---------- DATASET EXCERPT
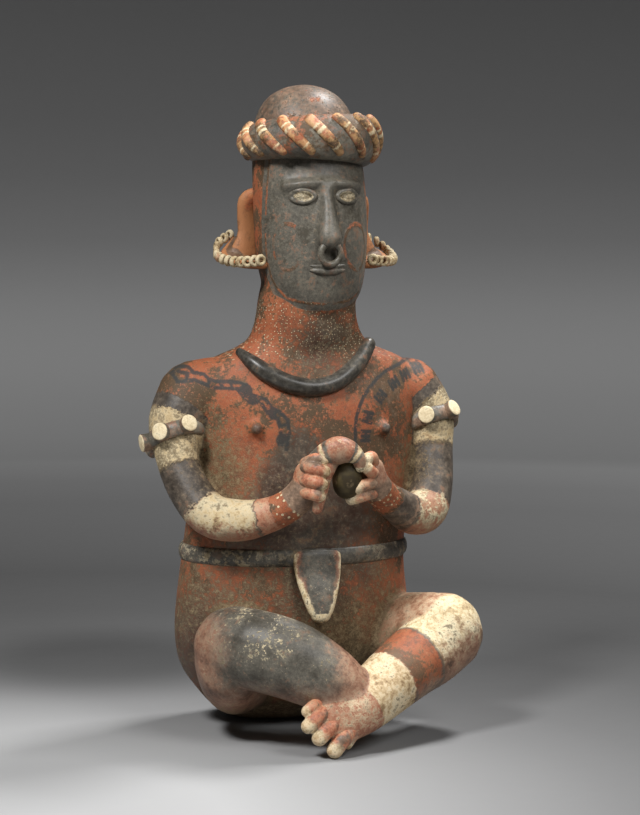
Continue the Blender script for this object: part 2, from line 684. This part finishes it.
def fire(place, coat, relief=0.0009):
    """Give the material at this place its coats."""
    colour, rough, height = coat
    shader = place.tree.nodes["Principled BSDF"]
    bump = height.node("Bump", {}, {"Strength": 0.9, "Distance": relief, "Height": height})
    shader.inputs["Specular IOR Level"].default_value = 0.36
    for socket, value in (("Base Color", colour), ("Roughness", rough), ("Normal", bump)):
        place.tree.links.new(value.output, shader.inputs[socket])


place = new_finish(body, "painted_body")
cloud, patch = place.mottle("cloud"), place.mottle("patch")
wobble, edge_noise = patch - 0.5, place.mottle("fleck") - 0.5
height, across, up = place.axis("Z"), place.axis("X"), place.attribute("up")
dark, cream, pink, mauve = dark_paint(place), cream_paint(place), pink_paint(place), mauve_paint(place)
black, crust, slip = black_paint(place), soil_crust(place), red_slip(place)
soot, arm = place.attribute("soot"), place.attribute("arm")
coat = layers(
    place, slip, (umber_stain, (soot + wobble * 2 + edge_noise * 1.4).rise(0.15, 0.9) * 0.6),
    (black, (soot + wobble * 1.8 + edge_noise * 2.2).rise(0.3, 1.25) * 0.75),
)
ink = place.attribute("ink") + wobble * 3 + edge_noise * 4
inked = (1 - ink.rise(-0.6, 1.6)) * patch.rise(0.33, 0.46)
nipple = 1 - (place.attribute("nipple") + wobble * 4).rise(5, 9)
neck = place.node("CombineXYZ", {}, {"X": place.attribute("neck_round") * 0.001, "Y": height})
on_neck = height.within(0.487, 0.56, 0.012) * (1 - arm.rise(0.4, 0.6))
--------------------
**GOAL OF THE EXERCISE**
Quote only the stretch of lines that starts the data above and ends with the line containing "place.tree.links.new(value.output, shader.inputs[socket])", both included.

**EXPECTED ANSWER**
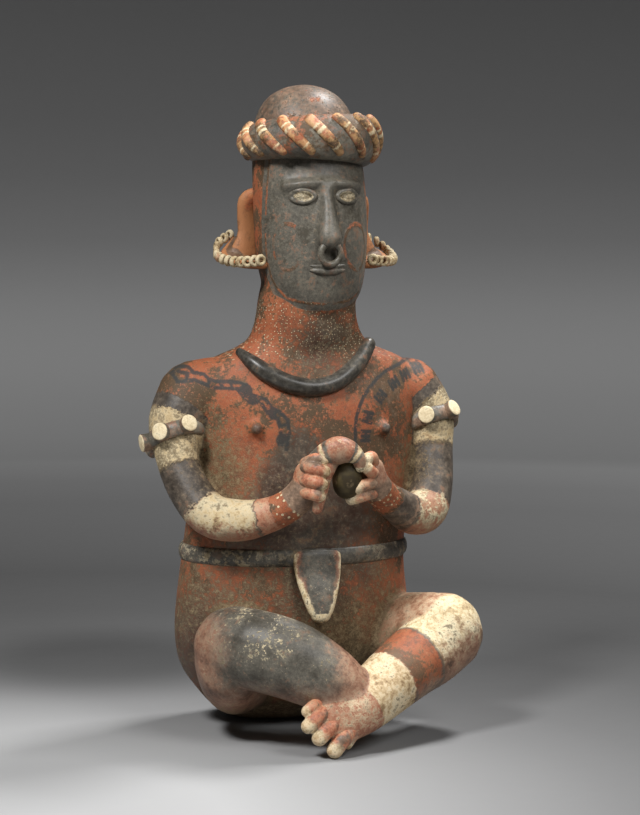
Continue the Blender script for this object: part 2, from line 684. This part finishes it.
def fire(place, coat, relief=0.0009):
    """Give the material at this place its coats."""
    colour, rough, height = coat
    shader = place.tree.nodes["Principled BSDF"]
    bump = height.node("Bump", {}, {"Strength": 0.9, "Distance": relief, "Height": height})
    shader.inputs["Specular IOR Level"].default_value = 0.36
    for socket, value in (("Base Color", colour), ("Roughness", rough), ("Normal", bump)):
        place.tree.links.new(value.output, shader.inputs[socket])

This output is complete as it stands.